We also checked the effect of using the IR camera (Fig. 7). We were able to confirm that objects can be extracted accurately, even in cases where it was difficult using an RGB camera. In this case, we did not do the automatic conversion of input feature vectors to a high order feature space or the threshold processing in the NN training, but we evaluated how robust the method using the IR camera would be by applying background subtraction and changing the threshold values (Fig. 8). We confirmed that using the IR camera enabled us to achieve very reproducible results as well as stable operation, even when the threshold values changed considerably.
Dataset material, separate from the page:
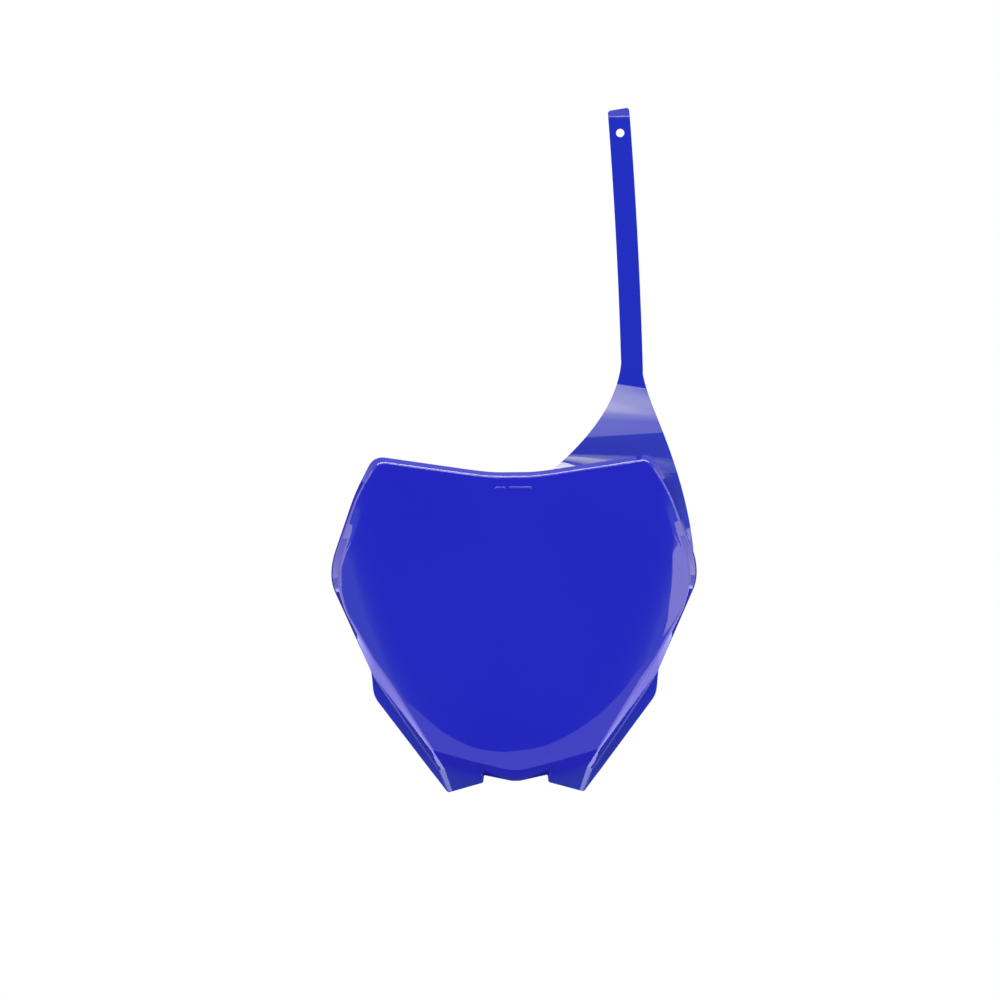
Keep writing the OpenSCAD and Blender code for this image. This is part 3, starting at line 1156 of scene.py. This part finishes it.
    def stud_place(self) -> Triple:
        """Finds where the stud stands, straight below the strap where the root is nearly upright.

        Returns:
            Its place on the root's front skin.
        """
        slope, shelf = self._corners()[6:8]
        row = mix(slope, shelf, self.stud_share)
        x = (self._left_x(row[0]) + self._right_x(row[1])) / 2
        return float(x), float((row[2] + row[3]) / 2), float((row[0] + row[1]) / 2)

    def _cut_hole(self, piece: bpy.types.Object) -> None:
        """Bores the hole near the strap's end.

        Args:
            piece: The strap.
        """
        z = self.fold_z - self.hole_below
        place, radius = (self.mid_x(z), self.depth, z), self.hole_d / 2
        near, far = self.cutter_span
        profile = ((0, near), (radius, near), (radius, far), (0, far))
        cutter = Lathe(self.origin, "hole_cutter", place, profile, self.cutter_sides).build()
        bore = piece.modifiers.new("bore", "BOOLEAN")
        bore.operation = "DIFFERENCE"
        bore.solver = "EXACT"
        bore.object = cutter
        keep_modifiers(piece)
        bpy.data.objects.remove(cutter)

    def build(self) -> bpy.types.Object:
        """Makes the strap with its root.

        Returns:
            The piece, closed, with its hole bored and its edges eased.
        """
        maker = MeshMaker(self.origin)
        shares = [k / self.across for k in range(self.across + 1)]
        rings = []
        for row in self._rows():
            front = [self._point(row, u, 0.0) for u in shares]
            back = [self._point(row, u, self.thick) for u in reversed(shares)]
            rings.append(maker.row(front + back))
        for a, b in zip(rings, rings[1:]):
            maker.band(a, b, closed=True)
        n = self.across
        for ring in (rings[0], rings[-1]):
            for k in range(n):
                maker.faces.append((ring[k], ring[k + 1], ring[2 * n - k], ring[2 * n + 1 - k]))
        piece = maker.make("strap")
        self._cut_hole(piece)
        ease_edges(piece, self.edge_round)
        for face in piece.data.polygons:
            face.use_smooth = True
        return finished(piece, self.finish)


@dataclass
class Lathe:
    """A turned form round an axis that points back from the board."""

    origin: Triple
    name: str
    place: Triple
    profile: tuple[Pair, ...]
    sides: int = 48

    def build(self) -> bpy.types.Object:
        """Makes the form.

        Returns:
            The piece, closed at both ends where its profile starts and ends on the axis.
        """
        maker = MeshMaker(self.origin)
        x0, y0, z0 = self.place
        first = maker.row([np.array([x0, y0 + self.profile[0][1], z0])])[0]
        rings = []
        for radius, y in self.profile[1:-1]:
            turn = [2 * math.pi * k / self.sides for k in range(self.sides)]
            rings.append(
                maker.row(
                    [np.array([x0 + radius * math.cos(a), y0 + y, z0 + radius * math.sin(a)]) for a in turn]
                )
            )
        last = maker.row([np.array([x0, y0 + self.profile[-1][1], z0])])[0]
        for a, b in zip(rings, rings[1:]):
            maker.band(a, b, closed=True)
        maker.fan(first, rings[0])
        maker.fan(last, rings[-1])
        return maker.make(self.name)


@dataclass
class Stud:
    """The stud behind the root that the strap's hole buttons on."""

    origin: Triple
    finish: bpy.types.Material
    place: Triple
    shaft_r: float = 2.5
    free: float = 4.0
    head_r: float = 4.0
    head_t: float = 2.4
    sunk: float = 0.9
    thick: float = 1.8
    seat: float = 0.05
    fillet: float = 0.5
    fillet_waist: float = 0.15
    head_ease: float = 0.3
    crown_in: float = 0.4
    crown_down: float = 0.05
    edge_round: float = 0.12

    def build(self) -> bpy.types.Object:
        """Makes the stud.

        Returns:
            The piece, with a small fillet at its foot and an eased head.
        """
        under = self.thick + self.free
        top = under + self.head_t
        profile = (
            (0, self.sunk),
            (self.shaft_r + self.fillet, self.sunk),
            (self.shaft_r + self.fillet, self.thick - self.seat),
            (self.shaft_r + self.fillet_waist, self.thick + self.fillet_waist),
            (self.shaft_r, self.thick + self.fillet),
            (self.shaft_r, under),
            (self.head_r - self.head_ease, under),
            (self.head_r, under + self.head_ease),
            (self.shaft_r + self.head_ease, top - self.head_ease),
            (self.shaft_r, top - self.crown_down),
            (self.shaft_r - self.crown_in, top),
            (0, top),
        )
        piece = Lathe(self.origin, "stud", self.place, profile).build()
        ease_edges(piece, self.edge_round)
        return finished(piece, self.finish)


# The studio


class Side(Enum):
    """Where a card stands, as degrees round from the camera and up."""

    CAMERA = (0.0, 0.0)
    LEFT = (-55.0, -3.5)
    RIGHT = (55.0, -3.5)
    BESIDE_LEFT = (-100.0, 2.0)
    BESIDE_RIGHT = (100.0, 2.0)
    FAR_LEFT = (-104.0, -35.0)
    FAR_RIGHT = (104.0, -35.0)
    HIGH_LEFT = (-78.0, 20.0)
    HIGH_RIGHT = (78.0, 20.0)
    ABOVE = (9.0, 54.5)
    BELOW_TOP = (7.0, 40.0)
    SPOT = (10.5, 49.0)
    OVERHEAD = (0.0, 88.0)
    OVER_TAB = (108.7, 74.2)
    BELOW = (0.0, -86.6)
    BEHIND = (180.0, 0.0)


# Corners of the dark wall before the board, in metres across and up. The camera doesn't see the wall,
# and its outline is drawn so that its mirror image ends near where the photo's dark zones do.
DARK_WALL = (
    (-1.9, 0.84), (-1.9, -0.06), (-0.88, -0.11), (-2.3, -0.86), (-2.3, -1.0), (-1.0, -1.0),
    (-0.925, -0.86), (-0.69, -0.785), (-0.27, -0.78), (0.026, -0.725), (0.84, -0.7),
    (1.258, -0.76), (1.34, -0.64), (0.66, -0.1), (0.72, -0.07), (1.9, -0.05), (1.9, 1.7),
    (0.42, 1.7), (0.42, 0.84),
)


@dataclass(frozen=True)
class Card:
    """A card or softbox that only shows in the plastic's reflections."""

    name: str
    side: Side
    distance: float
    width: float
    height: float
    strength: float
    colour: Triple = (1.0, 0.92, 0.66)
    feather: float = 0.05
    outline: tuple[Pair, ...] = ()
    flank: float = 0.0

    def build(self, middle: Vector) -> bpy.types.Object:
        """Makes the card, facing the object's middle.

        Args:
            middle: Middle of the object.

        Returns:
            The card, marked as part of the stage.
        """
        turn, rise = (math.radians(d) for d in self.side.value)
        out = Vector((math.sin(turn) * math.cos(rise), -math.cos(turn) * math.cos(rise), math.sin(rise)))
        mesh = bpy.data.meshes.new(self.name)
        w, h = self.width / 2, self.height / 2
        corners = self.outline or ((-w, -h), (w, -h), (w, h), (-w, h))
        mesh.from_pydata([(*corner, 0) for corner in corners], [], [tuple(range(len(corners)))])
        uv = mesh.uv_layers.new(name="place")
        for corner, place in zip(uv.data, ((0, 0), (1, 0), (1, 1), (0, 1))):
            corner.uv = place
        feather = 0.0 if self.outline else self.feather
        card = put(self.name, mesh)
        card.matrix_world = Matrix.Translation(middle + out * self.distance) @ (
            out.to_track_quat("Z", "Y").to_matrix().to_4x4()
        )
        mesh.materials.append(CardGlow(self.name, self.strength, self.colour, feather, self.flank).build())
        for rays in ("camera", "diffuse", "transmission", "volume_scatter", "shadow"):
            setattr(card, f"visible_{rays}", False)
        card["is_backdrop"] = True
        return card


@dataclass(frozen=True)
class Lamp:
    """An area lamp aimed at the object."""

    name: str
    place: Triple
    size: float
    watts: float

    def build(self, middle: Vector) -> bpy.types.Object:
        """Hangs the lamp.

        Args:
            middle: Middle of the object.

        Returns:
            The lamp, which gives light but isn't seen in reflections.
        """
        data = bpy.data.lights.new(self.name, "AREA")
        data.shape = "SQUARE"
        data.size = self.size
        data.energy = self.watts
        lamp = put(self.name, data)
        lamp.location = middle + Vector(self.place)
        lamp.rotation_euler = (-Vector(self.place)).to_track_quat("-Z", "Y").to_euler()
        lamp.visible_camera = False
        lamp.visible_glossy = False
        return lamp


@dataclass
class Studio:
    """World, floor, cards, lamps and camera.

    picture_w is how many metres the picture spans across the board, at board_y along y.
    """

    middle: Vector
    ambient: float = 0.72
    floor_z: float = -1.25
    floor_half: float = 1.6
    # Name, side, distance, width and height in metres, strength, and colour where it has its own
    cards: tuple[Card, ...] = (
        Card("dark_wall", Side.CAMERA, 1.2, 0, 0, 0.1, (0.7, 1.0, 0.4), outline=DARK_WALL, flank=0.8),
        Card("cheek_box_left", Side.LEFT, 3.5, 3.1, 2.2, 4.5, feather=0.1),
        Card("cheek_box_right", Side.RIGHT, 3.5, 3.1, 2.2, 4.5, feather=0.1),
        Card("side_box_left", Side.BESIDE_LEFT, 3.4, 2.6, 2.2, 2.4, feather=0.1),
        Card("side_box_right", Side.BESIDE_RIGHT, 3.4, 2.6, 2.2, 3.0, feather=0.1),
        Card("leg_box_left", Side.FAR_LEFT, 1.3, 1.5, 0.95, 3.4, (0.95, 0.9, 1.45), feather=0.12),
        Card("leg_box_right", Side.FAR_RIGHT, 1.3, 1.5, 0.95, 3.4, (0.95, 0.9, 1.45), feather=0.12),
        Card("high_box_left", Side.HIGH_LEFT, 1.2, 0.7, 0.35, 5.0, feather=0.4),
        Card("high_box_right", Side.HIGH_RIGHT, 1.2, 0.7, 0.35, 5.0, feather=0.4),
        Card("top_box", Side.ABOVE, 1.25, 0.5, 0.58, 8.6, (1.0, 0.96, 0.45), feather=1.0),
        Card("low_top_box", Side.BELOW_TOP, 1.3, 0.4, 0.5, 3.1, (1.0, 0.96, 0.6), feather=1.0),
        Card("spot_box", Side.SPOT, 1.2, 0.15, 0.17, 11.5, (1.0, 0.96, 0.6), feather=1.0),
        Card("line_box", Side.OVERHEAD, 1.3, 2.2, 0.6, 15.0, feather=0.2),
        Card("dark_tab_card", Side.OVER_TAB, 0.282, 0.04, 0.04, 1.0, feather=0.05),
        Card("dark_floor", Side.BELOW, 1.0, 1.3, 1.6, 0.1, feather=0.05),
        Card("dark_back", Side.BEHIND, 1.6, 3.6, 2.2, 0.1, feather=0.1),
    )
    lamps: tuple[Lamp, ...] = (
        Lamp("key", (-0.6, -1.6, 1.5), 1.2, 18.0),
        Lamp("fill", (1.4, -1.4, 0.3), 1.0, 6.0),
        Lamp("back", (0.4, 1.6, 0.9), 1.2, 8.0),
    )
    lens: float = 500.0
    picture_w: float = 0.66
    eye_x: float = -0.08177
    eye_z: float = -0.2425
    board_y: float = -0.037
    roll: float = 0.5

    def build(self) -> None:
        """Sets up everything round the object."""
        self._world()
        self._floor()
        for part in (*self.cards, *self.lamps):
            part.build(self.middle)
        self._camera()
        scene = bpy.context.scene
        scene.view_settings.view_transform = "Standard"

    def _world(self) -> None:
        """Makes the world white where it is seen and even where it gives light."""
        world = bpy.data.worlds.new("studio")
        bpy.context.scene.world = world
        world.use_nodes = True
        nodes = Nodes(world.node_tree)
        light, white = (
            nodes.add("Background", None, {"Color": (1, 1, 1, 1), "Strength": strength})[0]
            for strength in (self.ambient, 1.0)
        )
        both = nodes.add("MixShader", None, {0: seen_directly(nodes), 1: light, 2: white})[0]
        nodes.add("OutputWorld", None, {"Surface": both})

    def _floor(self) -> None:
        """Lays a pale floor well below the object, which is held up."""
        h = self.floor_half
        mesh = bpy.data.meshes.new("floor")
        mesh.from_pydata([(-h, -h, 0), (h, -h, 0), (h, h, 0), (-h, h, 0)], [], [(0, 1, 2, 3)])
        mesh.materials.append(PaleFloor().build())
        floor = put("floor", mesh)
        floor.location = (0, 0, self.floor_z)
        floor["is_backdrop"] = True

    def _camera(self) -> None:
        """Sets the camera square to the board's front, with the photograph's slight roll."""
        data = bpy.data.cameras.new("camera")
        data.lens = self.lens
        data.clip_start, data.clip_end = 0.1, 100.0
        camera = put("camera", data)
        distance = self.picture_w * self.lens / data.sensor_width
        camera.location = (self.eye_x, self.board_y - distance, self.eye_z)
        square = Matrix.Rotation(math.radians(90), 4, "X")
        camera.rotation_euler = (Matrix.Rotation(math.radians(self.roll), 4, "Y") @ square).to_euler()
        bpy.context.scene.camera = camera


def report(piece: bpy.types.Object) -> None:
    """Logs a piece's name and number of faces."""
    log.info("%s: %d faces", piece.name, len(piece.data.polygons))


def main() -> None:
    """Builds the board's pieces in order, then the studio round them."""
    logging.basicConfig(level=logging.INFO)
    finish = MouldedPlastic().build()
    strap_end = Strap((0, 0, 0), finish)
    hole_z = strap_end.fold_z - strap_end.hole_below
    # The shared frame has its origin in the middle of the strap's hole
    origin = (strap_end.mid_x(hole_z), strap_end.depth + strap_end.thick / 2, hole_z)

    shell = BoardShell(origin, finish).build()
    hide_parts(NODE)
    marks = ReliefMarks(origin, finish).build()
    strap = Strap(origin, finish).build()
    stud = Stud(origin, finish, strap_end.stud_place()).build()
    for piece in (shell, marks, strap, stud):
        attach(piece, BODY)
        report(piece)

    low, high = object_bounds()
    Studio((low + high) / 2).build()


if __name__ == "__main__":
    main()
We have introduced cases using an IR camera, but other characteristics suitable for extracting objects, depending on the conditions, can be input to the system, for example, depth maps generated using stereo cameras or LiDAR (light detection and ranging).
5. Future prospects
This article introduced a highly accurate object extraction method based on high-order feature values of objects, using machine learning to convert input feature vectors to a new feature space and performing the discrimination within an NN. We also introduced the use of features based on IR light, which is not visible to the naked eye, to handle use cases where this extraction is difficult using only an RGB camera.
In the future, to consider semantics when performing object extraction, we will work to perform object extraction using deep learning in real time and also study methods for extracting objects accurately when there are occlusions.